▽

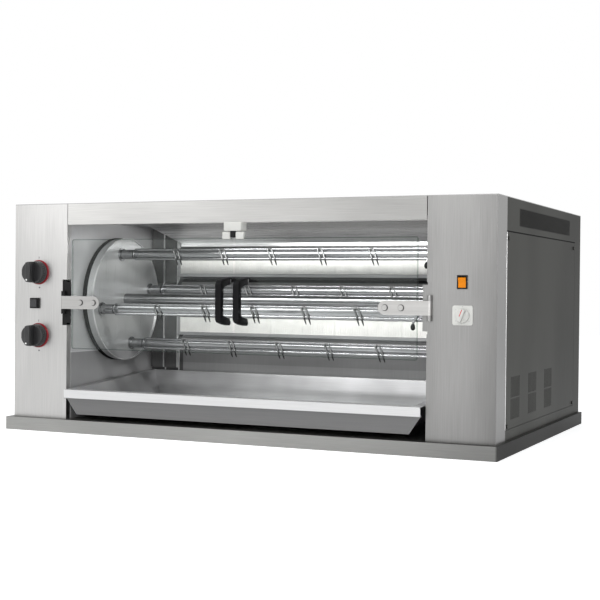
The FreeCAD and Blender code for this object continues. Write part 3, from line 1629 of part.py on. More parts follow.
def make_tray():
    slope = "tray_end_slope"
    back = "(tray_back - tray_rim_back)"
    outer = taper(
        "tray_outer",
        "tray_floor_half",
        "tray_mouth_half",
        (slope, f"{back} - {slope}"),
        ("tray_pan_front", back),
        "0",
        "tray_deep",
    )
    wall = "tray_sheet"
    inner = taper(
        "tray_inner",
        f"tray_floor_half - {wall}",
        f"tray_mouth_half - {wall}",
        (f"{slope} + {wall}", f"{back} - {slope} - {wall}"),
        (f"tray_pan_front + {wall}", f"{back} - {wall}"),
        wall,
        "tray_deep + 0.01",
    )
    top = ("tray_deep - tray_sheet", "tray_deep")
    wide = ("-tray_rim_half", "tray_rim_half")
    rim = block("tray_rim", wide, ("-tray_front_lip", "tray_back"), top)
    lip_low = "tray_deep - tray_lip_tall"
    front = block("tray_lip", wide, ("-tray_front_lip", f"{wall} - tray_front_lip"), (lip_low, "tray_deep"))
    under = block(
        "tray_lip_return",
        wide,
        ("-tray_front_lip", "tray_lip_return - tray_front_lip"),
        (lip_low, f"{lip_low} + {wall}"),
    )
    skirt_back = "tray_lip_return - tray_front_lip"
    profile = [
        ("-tray_skirt_foot", "0"),
        ("tray_skirt_foot", "0"),
        ("tray_skirt_top", f"{lip_low} + {wall}"),
        ("-tray_skirt_top", f"{lip_low} + {wall}"),
    ]
    skirt = extrusion("tray_skirt", "XZ", profile, f"{skirt_back} - {wall}", skirt_back)
    solid = cut("drip_tray", fuse("tray_solid", [outer, rim, front, under, skirt]), [inner])
    tray_place(solid, "0", "0", "0")
    piece(solid, "drip_tray")


# Cable gland and casing screws
def make_gland():
    centre = ("gland_x", "gland_height")
    inside = f"{BACK} - panel"
    parts = [
        rod("gland_barrel", "Y", centre, "gland_radius", f"{inside} - gland_length", f"{BACK} + gland_collar"),
        rod("gland_collar", "Y", centre, "gland_flange", BACK, f"{BACK} + gland_collar"),
        rod("gland_nut", "Y", centre, "gland_flange", f"{inside} - gland_nut", inside),
    ]
    bore = rod("gland_bore", "Y", centre, "gland_bore", f"{inside} - gland_length - overshoot", f"{BACK} + gland_collar + overshoot")
    piece(cut("cable_gland", fuse("gland_solid", parts), [bore]), "cable_gland")


def make_screws():
    back, side = screw_places()
    screws = []
    for number, centre in enumerate(back):
        head = rod(f"back_screw_{number}_head", "Y", centre, "screw_head", BACK, f"{BACK} + screw_head_tall")
        shank = rod(f"back_screw_{number}_shank", "Y", centre, "screw_radius", f"{BACK} - screw_shank", BACK)
        screws.append(fuse(f"back_screw_{number}", [head, shank]))
    for number, centre in enumerate(side):
        head = rod(f"side_screw_{number}_head", "X", centre, "screw_head", SIDE, f"{SIDE} + screw_head_tall")
        shank = rod(f"side_screw_{number}_shank", "X", centre, "screw_radius", f"{SIDE} - screw_shank", SIDE)
        screws.append(fuse(f"side_screw_{number}", [head, shank]))
    piece(group("casing_screws", screws), "casing_screws")


make_plinth()
column(-1)
column(1)
make_fascia()
make_top_cover()
make_back_panel()
make_left_side()
make_right_side()
inner_wall(-1)
inner_wall(1)
make_chamber_back()
make_hood()
burner("upper")
burner("lower")
make_rotor()
make_bearings()
for spit_number in range(4):
    planet_socket(spit_number)
    spit(spit_number)
make_gearmotor()
make_gas_fittings()
make_knobs()
make_igniter()
make_rocker()
make_dial()
for door_side in (-1, 1):
    hinge_bracket(door_side)
    hinge_strap(door_side)
    door_glass(door_side)
    door_handle(door_side)
    door_keeper(door_side)
make_catch()
make_tray()
make_gland()
make_screws()
doc.recompute()

# Every object must have computed, and every sub-part must hold a sound shape
for item in doc.Objects:
    if "Invalid" in item.State or "Error" in item.State:
        raise RuntimeError(f"{item.Name} did not compute: {item.State}")
for item in PIECES:
    if item.Shape.isNull() or not item.Shape.isValid() or not item.Shape.Solids:
        raise RuntimeError(f"{item.Label} has no sound shape")
os.makedirs("parts", exist_ok=True)
for item in PIECES:
    item.Shape.exportStep(os.path.join("parts", item.Label + ".step"))
    box = item.Shape.BoundBox
    print(
        f"{item.Label}: {len(item.Shape.Solids)} solids, {item.Shape.Volume / 1000:.1f} cm3, "
        f"x {box.XMin:.1f} {box.XMax:.1f}, y {box.YMin:.1f} {box.YMax:.1f}, z {box.ZMin:.1f} {box.ZMax:.1f}"
    )
print(len(PIECES), "sub-parts")
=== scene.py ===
# %% [markdown]
# # A countertop rotisserie, dressed for a photograph
# The shape of the machine comes from CAD: sheet steel casing, doors, drum, spits, burners and tray.
# Blender adds what CAD leaves plain, which is the finish of each sheet, the moulded handles and knobs,
# the bent prongs of the spits, the ribs of the ceramic and the light of a small studio.

import math

import bmesh
import bpy
from mathutils import Matrix, Vector


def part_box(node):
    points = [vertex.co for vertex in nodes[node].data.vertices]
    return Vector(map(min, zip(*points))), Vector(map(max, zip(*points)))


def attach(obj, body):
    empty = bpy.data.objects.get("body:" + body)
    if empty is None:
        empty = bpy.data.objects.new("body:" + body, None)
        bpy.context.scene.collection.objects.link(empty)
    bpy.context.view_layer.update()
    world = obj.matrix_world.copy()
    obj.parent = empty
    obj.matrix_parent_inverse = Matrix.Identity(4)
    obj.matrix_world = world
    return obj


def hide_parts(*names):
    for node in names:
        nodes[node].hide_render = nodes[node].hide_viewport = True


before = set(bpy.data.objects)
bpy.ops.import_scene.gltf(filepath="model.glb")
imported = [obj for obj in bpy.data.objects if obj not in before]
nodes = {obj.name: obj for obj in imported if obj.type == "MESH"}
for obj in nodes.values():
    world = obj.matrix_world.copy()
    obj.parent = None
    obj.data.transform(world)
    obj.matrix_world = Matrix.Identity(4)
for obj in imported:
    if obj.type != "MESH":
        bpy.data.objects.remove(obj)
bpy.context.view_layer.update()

# %% [markdown]
# ## Camera
# The photograph looks at the machine from its right, almost level, through a medium long lens. The
# lens and place were worked out from straight edges of the casing, so the camera is set by numbers
# and not by eye. Its three directions are written into its matrix.

# %% Camera at the photograph's angle
LENS_MM, SENSOR_MM = 74.59, 36
CAMERA_PLACE = Vector((1.3436, -2.9958, 0.3642))
YAW, PITCH, ROLL = math.radians(24.44), math.radians(-0.547), math.radians(0.55)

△

▸ **PROBLEM**
Nothing beyond the required lines should be retyped: start with the line that contains "# Every object" and finish with the line that contains "obj.matrix_world = Matrix.Identity(4)".

▸ **RESPONSE TO THE TASK**
# Every object must have computed, and every sub-part must hold a sound shape
for item in doc.Objects:
    if "Invalid" in item.State or "Error" in item.State:
        raise RuntimeError(f"{item.Name} did not compute: {item.State}")
for item in PIECES:
    if item.Shape.isNull() or not item.Shape.isValid() or not item.Shape.Solids:
        raise RuntimeError(f"{item.Label} has no sound shape")
os.makedirs("parts", exist_ok=True)
for item in PIECES:
    item.Shape.exportStep(os.path.join("parts", item.Label + ".step"))
    box = item.Shape.BoundBox
    print(
        f"{item.Label}: {len(item.Shape.Solids)} solids, {item.Shape.Volume / 1000:.1f} cm3, "
        f"x {box.XMin:.1f} {box.XMax:.1f}, y {box.YMin:.1f} {box.YMax:.1f}, z {box.ZMin:.1f} {box.ZMax:.1f}"
    )
print(len(PIECES), "sub-parts")
=== scene.py ===
# %% [markdown]
# # A countertop rotisserie, dressed for a photograph
# The shape of the machine comes from CAD: sheet steel casing, doors, drum, spits, burners and tray.
# Blender adds what CAD leaves plain, which is the finish of each sheet, the moulded handles and knobs,
# the bent prongs of the spits, the ribs of the ceramic and the light of a small studio.

import math

import bmesh
import bpy
from mathutils import Matrix, Vector


def part_box(node):
    points = [vertex.co for vertex in nodes[node].data.vertices]
    return Vector(map(min, zip(*points))), Vector(map(max, zip(*points)))


def attach(obj, body):
    empty = bpy.data.objects.get("body:" + body)
    if empty is None:
        empty = bpy.data.objects.new("body:" + body, None)
        bpy.context.scene.collection.objects.link(empty)
    bpy.context.view_layer.update()
    world = obj.matrix_world.copy()
    obj.parent = empty
    obj.matrix_parent_inverse = Matrix.Identity(4)
    obj.matrix_world = world
    return obj


def hide_parts(*names):
    for node in names:
        nodes[node].hide_render = nodes[node].hide_viewport = True


before = set(bpy.data.objects)
bpy.ops.import_scene.gltf(filepath="model.glb")
imported = [obj for obj in bpy.data.objects if obj not in before]
nodes = {obj.name: obj for obj in imported if obj.type == "MESH"}
for obj in nodes.values():
    world = obj.matrix_world.copy()
    obj.parent = None
    obj.data.transform(world)
    obj.matrix_world = Matrix.Identity(4)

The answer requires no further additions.